Could it be…that part of why God rejoices in the truth of our messiness and ugliness and brokenness is because the truth of our messiness and ugliness and brokenness gives Him the joy of demonstrating his indescribable, unrestrained, un-earnable love?

Yep! The blue icing is all over your face, and mine. Throw your hands up to a Father who loves you!  He knows and rejoices in the truth: your identity is so much greater than the frosting on your face.

And know this: when we embrace and live in and rejoice in that truth, we’re able to love others the way we are loved. We’re able to rejoice in the truth of their identity as well.  And it’s so much greater than the frosting on their face.
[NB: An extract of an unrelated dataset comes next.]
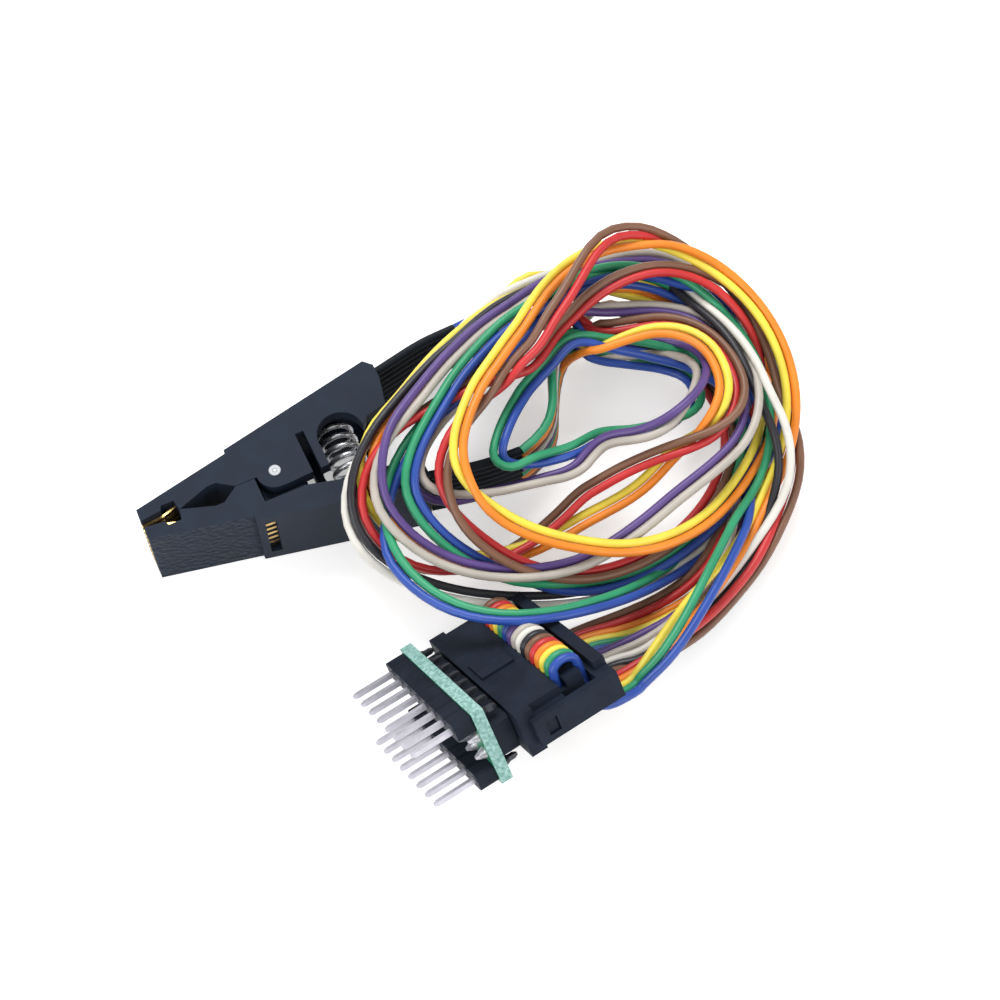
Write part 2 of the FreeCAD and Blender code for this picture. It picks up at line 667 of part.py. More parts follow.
def coil_section(k):
    """Bevelled section of the coil, on a line from the hole's edge to the outer edge."""
    angle = 360 * k / COIL_SECTIONS
    turn = math.radians(angle)
    tilt = math.radians(HOLE_TURN)
    a = HOLE_LONG * math.cos(turn - tilt)
    b = HOLE_WIDE * math.sin(turn - tilt)
    inner = V(HOLE_X + a * math.cos(tilt) - b * math.sin(tilt),
              HOLE_Y + a * math.sin(tilt) + b * math.cos(tilt), coil_lift(angle))
    outer = V(COIL_X + COIL_OUT * math.cos(turn), COIL_Y + COIL_OUT * math.sin(turn), coil_lift(angle))
    bevel = (outer - inner).normalize() * COIL_BEVEL
    rise = V(0, 0, COIL_BEVEL)
    top = V(0, 0, COIL_H)
    return [inner + bevel, outer - bevel, outer + rise, outer + top - rise,
            outer - bevel + top, inner + bevel + top, inner + top - rise, inner + rise]


def wire_coil():
    """Closed solid of the coil's outer shape, lifted where it lies over the clip."""
    rings = [coil_section(k) for k in range(COIL_SECTIONS)]
    faces = []
    for k in range(COIL_SECTIONS):
        one = rings[k]
        two = rings[(k + 1) % COIL_SECTIONS]
        for j in range(len(one)):
            a, b = one[j], one[(j + 1) % len(one)]
            c, d = two[(j + 1) % len(one)], two[j]
            for corners in ((a, b, c), (a, c, d)):
                if (corners[1] - corners[0]).cross(corners[2] - corners[0]).Length > 1e-6:
                    faces.append(Part.Face(Part.makePolygon(list(corners) + [corners[0]])))
    return Part.Solid(Part.Shell(faces))


def between(first, last, share):
    """Point at that share of the way from first to last."""
    return V(*[a + share * (b - a) for a, b in zip(first, last)])


def lead_route(i, place):
    """Points of wire i from the strain relief to the coil."""
    share = i / (WIRES - 1)
    second = COVER_X + COVER_D + FIT + RIBBON_T / 2
    below = -SOCKET_H / 2 - LEAD_EXIT
    y = ribbon_y(i)
    turn = [V(second, y, below), V(second + 1.3, y, below - 1.2), V(second + 4.2, y, below - 1.6)]
    return [place.multVec(point) for point in turn] + [between(*ends, share) for ends in LEAD_STATIONS]


def wire_pair(k, place):
    """The two wires of pair k, from the socket to the coil."""
    tubes = []
    for i in (2 * k, 2 * k + 1):
        solid, length, radii = tube(lead_route(i, place), WIRE_D / 2)
        print("wire", i + 1, "length", round(length, 1), "radii", [round(r, 1) for r in radii])
        tubes.append(solid)
    return Part.makeCompound(tubes)


def tails(side, stations):
    """Eight wires from the ends of a lever's sleeves to the coil."""
    tubes = []
    for i in range(LEADS):
        z = lead_z(i)
        start = V(SLEEVE_END[0], side * SLEEVE_END[1], z)
        last = V(SLEEVE_KNEE[0], side * SLEEVE_KNEE[1], z)
        start = start + (start - last).normalize() * TAIL_GAP
        share = i / (LEADS - 1)
        solid, length, radii = tube([start] + [between(*ends, share) for ends in stations], WIRE_D / 2)
        print("tail", i + 1, "length", round(length, 1), "radii", [round(r, 1) for r in radii])
        tubes.append(solid)
    return Part.makeCompound(tubes)


def main():
    os.makedirs("parts", exist_ok=True)
    parts = {
        "upper_lever": upper_lever(),
        "lower_lever": lower_lever(),
        "pivot_pin": pivot_pin(),
        "lever_spring": lever_spring(),
    }
    for i in range(LEADS):
        parts[f"upper_contact_{i + 1}"] = contact(i)
        parts[f"lower_contact_{i + 1}"] = mirrored(contact(i))
        parts[f"upper_sleeve_{i + 1}"] = sleeve(i)
        parts[f"lower_sleeve_{i + 1}"] = mirrored(sleeve(i))
    place = board_place()
    on_board = {
        "adapter_board": adapter_board(),
        "plug_base_1": header_base((PLUG_Z[0],), -BASE_H, 0),
        "plug_base_2": header_base((PLUG_Z[1],), -BASE_H, 0),
        "plug_pins_1": plug_pins(PLUG_Z[0]),
        "plug_pins_2": plug_pins(PLUG_Z[1]),
        "socket_header_base": header_base(SOCKET_Z, BOARD_T, BOARD_T + BASE_H),
        "socket_header_pins": socket_header_pins(),
        "solder_joints": solder_joints(),
        "socket_body": socket_body(),
        "socket_cover": socket_cover(),
        "strain_relief": strain_relief(),
        "socket_contacts": socket_contacts(),
        "ribbon_fold": ribbon_fold(),
    }
    for name, shape in on_board.items():
        shape.Placement = place
        parts[name] = shape
    for k in range(PAIRS):
        parts[f"wire_pair_{k + 1}"] = wire_pair(k, place)
    parts["upper_tails"] = tails(1, UPPER_TAIL)
    parts["lower_tails"] = tails(-1, LOWER_TAIL)
    parts["wire_coil"] = wire_coil()
    for name, shape in parts.items():
        solids = shape.Solids
        print(name, "solids", len(solids), "valid", shape.isValid(), "volume", round(shape.Volume, 2))
        shape.exportStep(f"parts/{name}.step")


main()
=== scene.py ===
# Dresses a sixteen-way test clip with its loom of coloured wires, its socket and its plug-in adapter.
# Metres, in the frame of the CAD model: +X from the jaw's tip to the handles, +Z along the pivot pin.

import math

import bpy
import numpy as np
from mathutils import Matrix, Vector
from mathutils.kdtree import KDTree


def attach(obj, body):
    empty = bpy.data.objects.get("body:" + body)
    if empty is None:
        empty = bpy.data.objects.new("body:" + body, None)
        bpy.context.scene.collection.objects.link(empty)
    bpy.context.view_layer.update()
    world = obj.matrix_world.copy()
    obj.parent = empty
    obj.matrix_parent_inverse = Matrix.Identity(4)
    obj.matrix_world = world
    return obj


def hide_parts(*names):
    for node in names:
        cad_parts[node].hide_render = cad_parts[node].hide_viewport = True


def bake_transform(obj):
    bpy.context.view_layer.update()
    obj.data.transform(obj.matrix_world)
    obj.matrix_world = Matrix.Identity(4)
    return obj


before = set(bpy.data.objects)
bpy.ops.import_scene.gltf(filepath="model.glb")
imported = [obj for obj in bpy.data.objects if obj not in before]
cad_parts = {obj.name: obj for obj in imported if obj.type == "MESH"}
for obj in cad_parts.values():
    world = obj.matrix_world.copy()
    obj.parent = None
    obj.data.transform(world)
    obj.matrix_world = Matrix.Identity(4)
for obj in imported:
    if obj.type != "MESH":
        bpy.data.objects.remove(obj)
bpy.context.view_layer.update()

MM = 0.001
WAYS = 16
PITCH = 1.27
WIRE_D = 1.16


# The socket's place: the adapter lies turned and rolled beside the clip

BOARD_AT = np.array([6.5, -40.0, 10.68])
HEADING = math.radians(8.3)
ROLL = math.radians(-38.0)
BOARD_X = np.array([math.cos(HEADING), math.sin(HEADING), 0])
BOARD_Y = np.array([
    -math.sin(HEADING) * math.cos(ROLL),
    math.cos(HEADING) * math.cos(ROLL),
    math.sin(ROLL),
])
BOARD_Z = np.cross(BOARD_X, BOARD_Y)


def on_board(x, y, z):
    return BOARD_AT + x * BOARD_X + y * BOARD_Y + z * BOARD_Z


# Materials

DETAIL = 3.0                 # of the noise in the fine textures


def new_material(name, color, roughness=0.5, metallic=0.0):
    material = bpy.data.materials.new(name)
    material.use_nodes = True
    shader = principled(material)
    shader.inputs["Base Color"].default_value = (*color, 1)
    shader.inputs["Roughness"].default_value = roughness
    shader.inputs["Metallic"].default_value = metallic
    return material


def add_node(material, kind, **values):
    node = material.node_tree.nodes.new(kind)
    for key, value in values.items():
        if hasattr(node, key):
            setattr(node, key, value)
        else:
            node.inputs[key.replace("_", " ")].default_value = value
    return node


def link(material, a, output, b, entry):
    material.node_tree.links.new(a.outputs[output], b.inputs[entry])


def object_point(material):
    return add_node(material, "ShaderNodeTexCoord")


def principled(material):
    return material.node_tree.nodes["Principled BSDF"]


def two_colors(material, color_a, color_b, start=0.0, end=1.0):
    ramp = add_node(material, "ShaderNodeValToRGB")
    ramp.color_ramp.elements[0].position = start
    ramp.color_ramp.elements[1].position = end
    ramp.color_ramp.elements[0].color = (*color_a, 1)
    ramp.color_ramp.elements[1].color = (*color_b, 1)
    return ramp


def grain(material, size, depth):
    """Adds a fine raised texture, its size in metres, to the material's surface."""
    place = object_point(material)
    noise = add_node(material, "ShaderNodeTexNoise", Scale=1.0 / size, Detail=DETAIL)
    bump = add_node(material, "ShaderNodeBump", Distance=depth, Strength=1.0)
    link(material, place, "Object", noise, "Vector")
    link(material, noise, "Fac", bump, "Height")
    link(material, bump, "Normal", principled(material), "Normal")
    return bump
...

 “Aren’t you glad that God’s acceptance isn’t based on our performance? We have nothing to prove. Cancel the audition.”  – Pastor Steven Furtick, Elevation Church


LOVE ALWAYS FORGIVES

 

 

The church our family attends has an amazing program after each Sunday morning service which children and their families are invited to attend together.  The idea is for parents to hear what the kids learned in class this week and talk through the central teaching – in a super creative, super fun environment.  Our kids absolutely love it. So does their dad!

 

Last week’s lesson was on the Lost Son. It’s the story in Luke 15 that Jesus tells of a rebellious young man who rudely asks his dad for his part of his inheritance (while his dad is still alive – not cool), then goes and wastes everything on big time partying, only to later come to his senses and return to his father, ready to beg for a job. Such audacity!  But before the son can even ask, the father offers him complete forgiveness.

 

If you’re still reading, I need you to pause. Go back and read that last line in the previous paragraph. Seriously. Ok, I’ll just restate it here for you…before the son can even ask, the father offers him complete forgiveness. What a statement! How amazing! But wait, here’s the thing…you may be nodding yes right now at how awesome it is, but never in the passage does it actually say that the father forgave his son. It’s true. Seriously. (Now you’re starting to wonder…is that really true? Go check it out, Luke 15:11:24. See, I told you…no mention of forgiveness anywhere.)

 

But we know he was forgiven, don’t we? So much so that we’ve always assumed it said so.  Why? Because the father doesn’t simply speak words of forgiveness, he demonstrates what forgiveness looks like.  And it’s remarkable:

 

  • The father waits and watches for his sons return
  • As fast as his ol’ legs can move, he runs toward his son the moment he sees him
  • He offers his selfish, filthy, rebellious son a huge embrace. And a kiss. And a coat. And ring. And shoes. (wait…who was the one that was in the wrong in this story?!)
  • The father changes the plans that day for EVERYONE, joyfully announcing a celebration of his returned son.

 

1 Corinthians 13:5 tells us that one attribute of love is that it “keeps no record of wrongs”.  That when we love others the way God wants us to love, we’re too busy loving the one who misses the mark to even keep track of where the mark has been missed. We’re not just saying we forgive, we’re demonstrating it.

 

Back to the post-service children’s program last weekend after church.  After the team finished acting out the story of the Lost Son (which, my goodness are they creative), families were given a couple of minutes to huddle and discuss a question together: “when have you needed to forgive someone else?”Great question! Quickly my mind started running through a list of people I’ve needed to forgive and how I was so kind to forgive them and which example will be safe for me to share with my kids and….hang on….wait a second….Garrett is just sitting there. And he has an odd look on his face…

 

“What are you thinking about, buddy?”

 

With a sheepish chuckle, “Oh, I’m thinking of all the times I’ve needed to ask forgiveness of others.”

 

Oh, man.

 

My nine-year-old, helping his dad understand the correct answer.

 

We do well when our heart posture is one where we truly recognize the long list of ways that we have been so graciously forgiven, over and over, by God and others.  When this happens, it becomes pretty easy to shred up our lists of “how I’ve been wrong”, instead choosing to freely demonstrate love through forgiveness.

 

Just like the father. And the Father.